If I understand right, you are asking WHY the oscillation condition (Barkhausen) requires a loop gain with a phase shift of 0 resp. 360 deg, correct?
The answer is as follows: An oscillator consists of an amplifier that produces its own input signal.
This is identical to a gain around the complete loop of unity. And unity means: Magnitude of "1" and phase of 0 deg.

 

[Disha Karnataki]

ok this is what i have understood after sumarizing all your points let me explain & den plz correct me if i go wrong:
initially before oscillations start there will be noise in the transistor due to the material it is built of. So that noise is being amplified by the transistor,(let me name this stage as amplifier) now i want a peculiar frequency that the oscillator should continue it's oscillations, i.e say XHz so this frequency is being selected by the feedback circuit and is fed into the input side such that what we want as o/p is retained and the oscillations are kick started.
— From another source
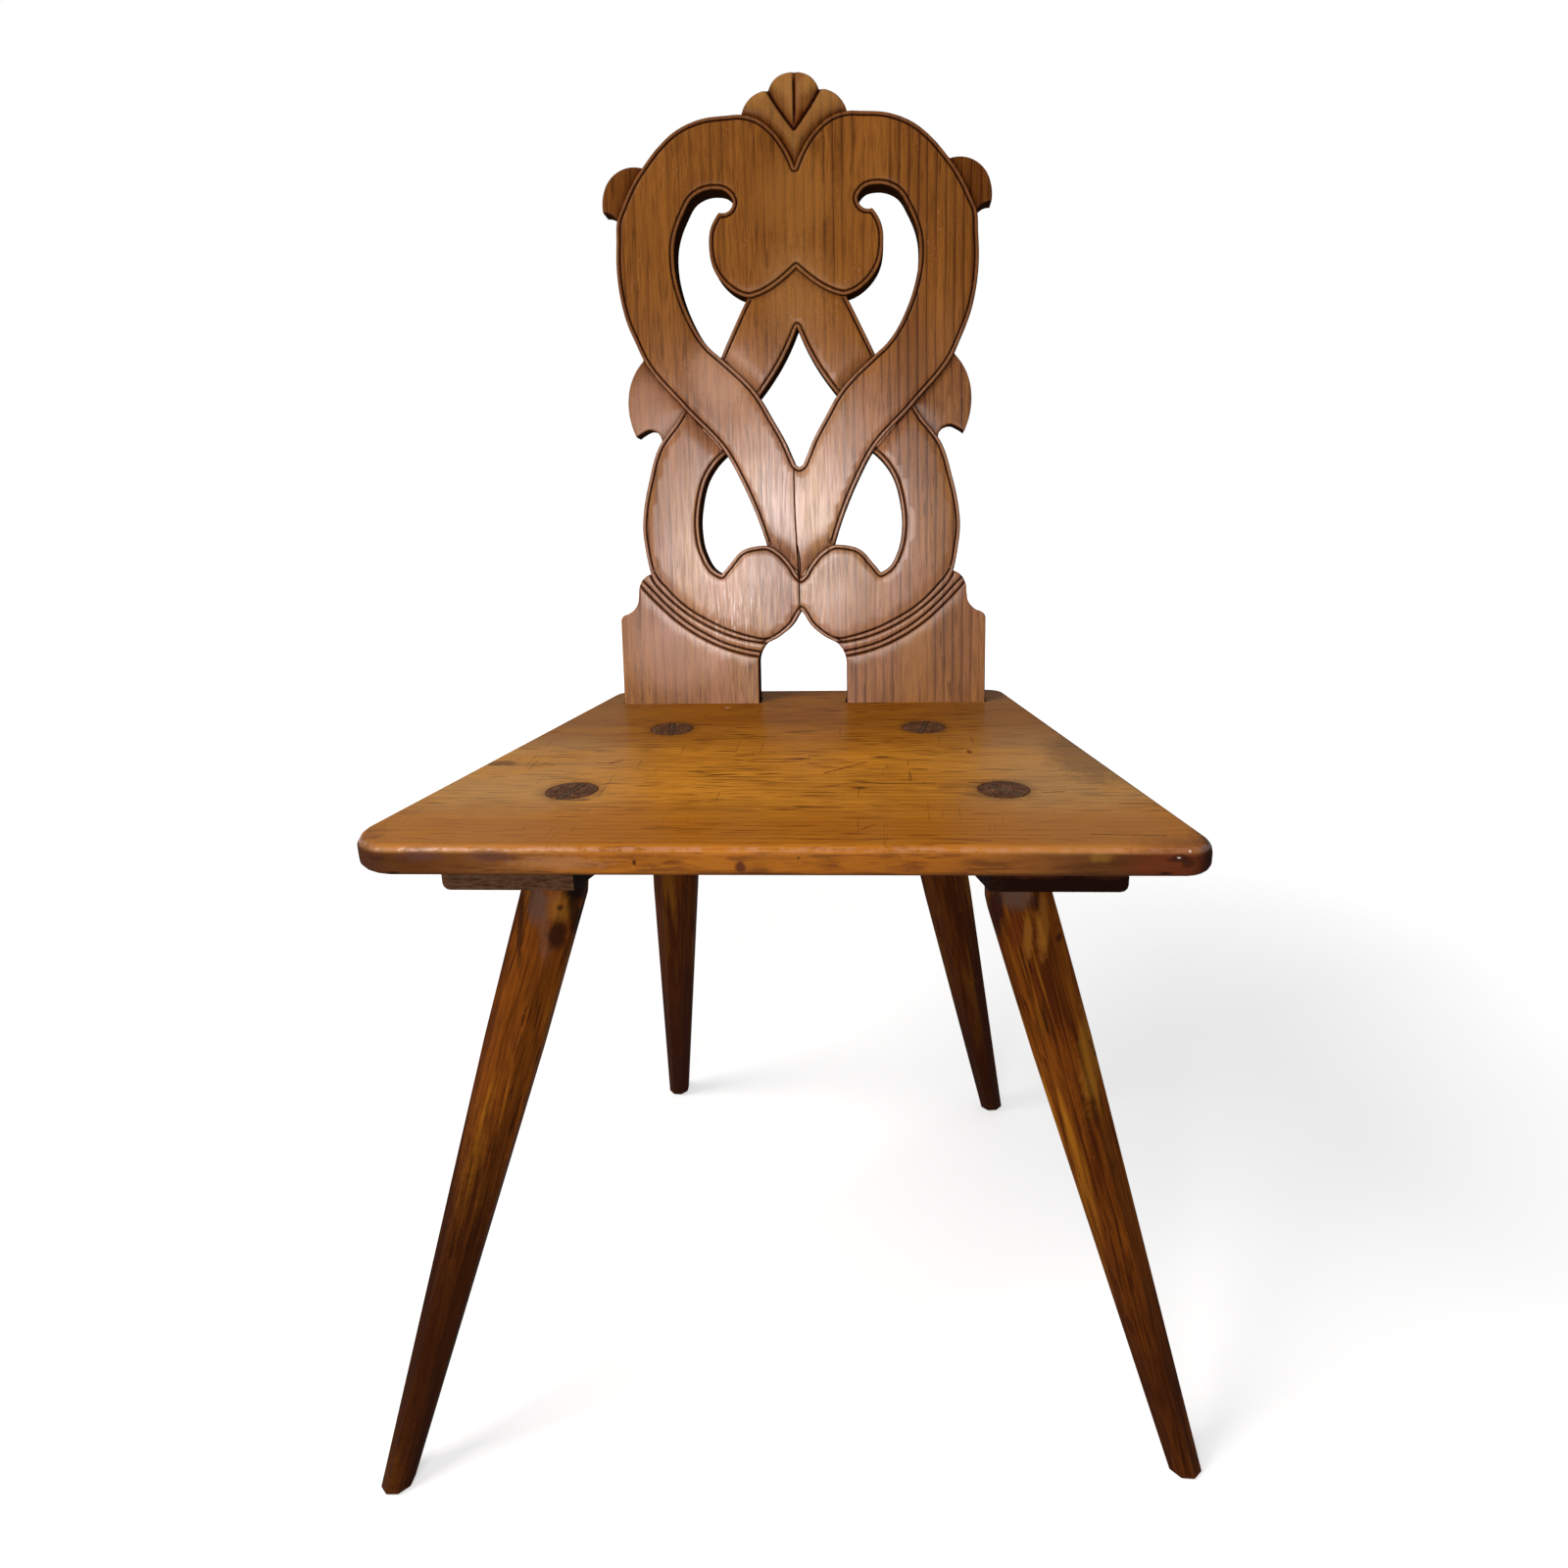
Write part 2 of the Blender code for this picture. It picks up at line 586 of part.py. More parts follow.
def seat_top_trimmer(name: str, place: LegPlace) -> bpy.types.Object:
    """Return the block that cuts a tenon off flush with the seat's top."""
    block = 4 * TENON_RADIUS
    top_centre = tenon_line(place)[1]
    middle = top_centre + Vector((0.0, 0.0, 0.5 * block))
    mesh = bmesh.new()
    bmesh.ops.create_cube(mesh, size=block, matrix=Matrix.Translation(middle))
    return object_from(name, mesh)


def stations_past_ends(overrun: float) -> list:
    """Return the leg's stations with the tapers at both ends carried on by a share of its length."""
    (top, top_width), (below, below_width) = LEG_STATIONS[:2]
    (above, above_width), (foot, foot_width) = LEG_STATIONS[-2:]
    top_taper = (top_width - below_width) / (top - below)
    foot_taper = (above_width - foot_width) / (above - foot)
    return [
        (top + overrun, top_width + overrun * top_taper),
        *LEG_STATIONS[1:-1],
        (foot - overrun, foot_width - overrun * foot_taper),
    ]


def leg(name: str, place: LegPlace, material: bpy.types.Material) -> bpy.types.Object:
    """Build one shaved octagonal leg with its round tenon and the wedge's kerf."""
    shoulder = tenon_line(place)[0]
    outwards, backwards = place.splay
    foot = Vector((shoulder.x + place.side * outwards, shoulder.y + backwards, 0.0))
    axis = (shoulder - foot).normalized()
    sideways = axis.cross(Vector((0.0, 1.0, 0.0))).normalized()
    forward = axis.cross(sideways)
    length = (shoulder - foot).length
    mesh = bmesh.new()
    rings = []
    for share, width in stations_past_ends(0.5 * LEG_TOP_WIDTH / length):
        centre = foot + axis * (length * share)
        radius = 0.5 * place.girth * width / math.cos(math.pi / LEG_SIDES)
        ring = []
        for side in range(LEG_SIDES):
            turn = 2 * math.pi * (side + 0.5) / LEG_SIDES
            arris = math.cos(turn) * sideways + math.sin(turn) * forward
            ring.append(mesh.verts.new(centre + radius * arris))
        rings.append(ring)
    loft(mesh, rings)
    trim(mesh, Vector((0.0, 0.0, 0.0)), Vector((0.0, 0.0, -1.0)))
    trim(mesh, Vector((0.0, 0.0, BATTEN_BOTTOM - FIT_GAP)), Vector((0.0, 0.0, 1.0)))
    if not place.rear:
        inner_face = shoulder.x - place.side * LEG_SHAVE
        trim(mesh, Vector((inner_face, 0.0, 0.0)), Vector((-place.side, 0.0, 0.0)))
    bmesh.ops.recalc_face_normals(mesh, faces=mesh.faces)
    bmesh.ops.bevel(mesh, geom=edges_at_height(mesh, 0.0), offset=LEG_FOOT_CHAMFER, segments=1,
                    affect="EDGES")
    body = object_from(f"{name}_leg", mesh, material)
    boolean(body, tenon_bar(f"{name}_tenon", place, TENON_RADIUS), "UNION")
    boolean(body, wedge_prism(f"{name}_kerf", place, FIT_GAP, TENON_RADIUS), "DIFFERENCE")
    boolean(body, seat_top_trimmer(f"{name}_trimmer", place), "DIFFERENCE")
    return body


def key_solid(name: str, side: int, clearance: float, draw: float, material=None) -> bpy.types.Object:
    """Make the key under the batten, or with a clearance the slot that takes it."""
    centre_x = BACK_CENTRE_X + side * FOOT_CENTRE
    below = SEAT_HEIGHT - BATTEN_BOTTOM + 0.5 * KEY_HEAD_HEIGHT
    centre_y = BACK_FACE_Y + 0.5 * BACK_THICKNESS / math.cos(BACK_RECLINE) - below * math.tan(BACK_RECLINE)
    half_width = 0.5 * KEY_WIDTH + clearance
    half_length = 0.5 * KEY_LENGTH + clearance
    top = BATTEN_BOTTOM - FIT_GAP + draw
    mesh = bmesh.new()
    rings = []
    for y, height in ((centre_y - half_length, KEY_TIP_HEIGHT), (centre_y + half_length, KEY_HEAD_HEIGHT)):
        low = BATTEN_BOTTOM - FIT_GAP - height - clearance
        corners = ((-half_width, low), (half_width, low), (half_width, top), (-half_width, top))
        rings.append([mesh.verts.new((centre_x + x, y, z)) for x, z in corners])
    loft(mesh, rings)
    return object_from(name, mesh, material)


def build_chair() -> list:
    """Build every piece of the chair and fit them together."""
    honey = wood("seat_wood", (0.45, 0.24, 0.08), 0.45)
    brown = wood("back_wood", (0.33, 0.15, 0.06), 0.42)
    golden = wood("leg_wood", (0.30, 0.12, 0.035), 0.40)
    dark = wood("batten_wood", (0.10, 0.05, 0.025), 0.60)
    grey = wood("wedge_wood", (0.14, 0.08, 0.05), 0.60)
    keyed = wood("key_wood", (0.17, 0.09, 0.04), 0.60)

    seat = seat_board(honey)
    board = back_board(brown)
    pieces = [seat, board]
    for side, side_name in ((-1, "left"), (1, "right")):
        batten = under_seat_bar(f"{side_name}_batten", side, batten_section, BATTEN_SETBACK,
                                SEAT_DEPTH - BATTEN_REAR_SETBACK, dark)
        groove = under_seat_bar(f"{side_name}_groove", side, groove_section, BATTEN_SETBACK - FIT_GAP,
                                SEAT_DEPTH + BATTEN_DEPTH)
        boolean(seat, groove, "DIFFERENCE")
        mortise = foot_cutter(side)
        boolean(seat, mortise, "DIFFERENCE")
        boolean(batten, mortise, "DIFFERENCE")
        for end in ("front", "rear"):
            name = f"{end}_{side_name}"
            place = LEGS[name]
            hole = tenon_bar(f"{name}_hole", place, TENON_RADIUS + FIT_GAP)
            boolean(seat, hole, "DIFFERENCE")
            boolean(batten, hole, "DIFFERENCE")
            pieces.append(leg(name, place, golden))
            pieces.append(wedge_prism(f"{name}_wedge", place, 0.0, 0.0, grey))
        key = key_solid(f"{side_name}_back_key", side, 0.0, 0.0, keyed)
        boolean(board, key_solid(f"{side_name}_key_slot", side, FIT_GAP, KEY_DRAW), "DIFFERENCE")
        pieces.extend((batten, key))
    return pieces


def centre_on_floor(pieces: list) -> None:
    """Stand the whole chair with the middle of its plan over the origin."""
    bpy.context.view_layer.update()
    depsgraph = bpy.context.evaluated_depsgraph_get()
    corners = []
    for piece in pieces:
        evaluated = piece.evaluated_get(depsgraph)
        corners.extend(piece.matrix_world @ Vector(corner) for corner in evaluated.bound_box)
    middle_x = 0.5 * (min(corner.x for corner in corners) + max(corner.x for corner in corners))
    middle_y = 0.5 * (min(corner.y for corner in corners) + max(corner.y for corner in corners))
    chair = bpy.data.objects.new("chair", None)
    bpy.context.scene.collection.objects.link(chair)
    for obj in bpy.context.scene.objects:
        if obj is not chair:
            obj.parent = chair
    chair.location = (-middle_x, -middle_y, 0.0)


def main() -> None:
    """Build the chair in an empty scene."""
    clear_scene()
    centre_on_floor(build_chair())


main()
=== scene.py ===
"""Looks of the carved board chair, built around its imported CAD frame.

Metres, +Z up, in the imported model's frame. Only the drawing of the carved back is in millimetres.
"""

import logging
import math
from collections.abc import Iterator
from contextlib import contextmanager
from dataclasses import dataclass, replace
from enum import Enum

import bpy
import numpy as np
from mathutils import Matrix, Vector, noise
from mathutils.geometry import convex_hull_2d, delaunay_2d_cdt, interpolate_bezier


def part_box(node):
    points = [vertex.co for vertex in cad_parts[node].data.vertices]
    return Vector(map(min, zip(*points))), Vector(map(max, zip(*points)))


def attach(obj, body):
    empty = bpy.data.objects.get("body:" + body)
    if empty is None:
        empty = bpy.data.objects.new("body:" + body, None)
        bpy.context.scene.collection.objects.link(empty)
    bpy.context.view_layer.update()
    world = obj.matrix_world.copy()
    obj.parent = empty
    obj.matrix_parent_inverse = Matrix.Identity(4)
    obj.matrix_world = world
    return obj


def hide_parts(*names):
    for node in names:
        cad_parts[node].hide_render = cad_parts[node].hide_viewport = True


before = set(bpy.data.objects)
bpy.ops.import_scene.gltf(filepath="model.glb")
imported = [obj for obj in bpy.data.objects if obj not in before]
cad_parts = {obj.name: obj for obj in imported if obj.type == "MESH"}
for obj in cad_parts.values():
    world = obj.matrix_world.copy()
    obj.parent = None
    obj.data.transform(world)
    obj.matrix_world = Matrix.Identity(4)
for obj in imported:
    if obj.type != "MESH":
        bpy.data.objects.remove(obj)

LOG = logging.getLogger("board_chair")
MM = 0.001
BODY = "root"
FAR = 1e3
BATCH = 3000
SHARP_TURN = 0.2
VECTOR_SOCKETS = ("Centre", "Half", "From", "To")
DULL_GLOSS = 0.02
WHITE = (1.0, 1.0, 1.0)
LEGS = ("front_left_leg", "front_right_leg", "rear_left_leg", "rear_right_leg")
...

As i know that in amplifier circuit the o/p will always be outphase to the i/p signal so... if i want that X frequency to oscillate then i will have to give an i/p exactly out of phase with the prevaling o/p.
So that is what barkhousen stated...

 

[LvW]

As i know that in amplifier circuit the o/p will always be outphase to the i/p signal so... if i want that X frequency to oscillate then i will have to give an i/p exactly out of phase with the prevaling o/p.

Out of phase? What do you mean? 180 deg phase shift?
There are two basic types of amplifier circuits that can be used for oscillators: Inverting (180 deg phase shift) and non-inverting (0 deg phase shift).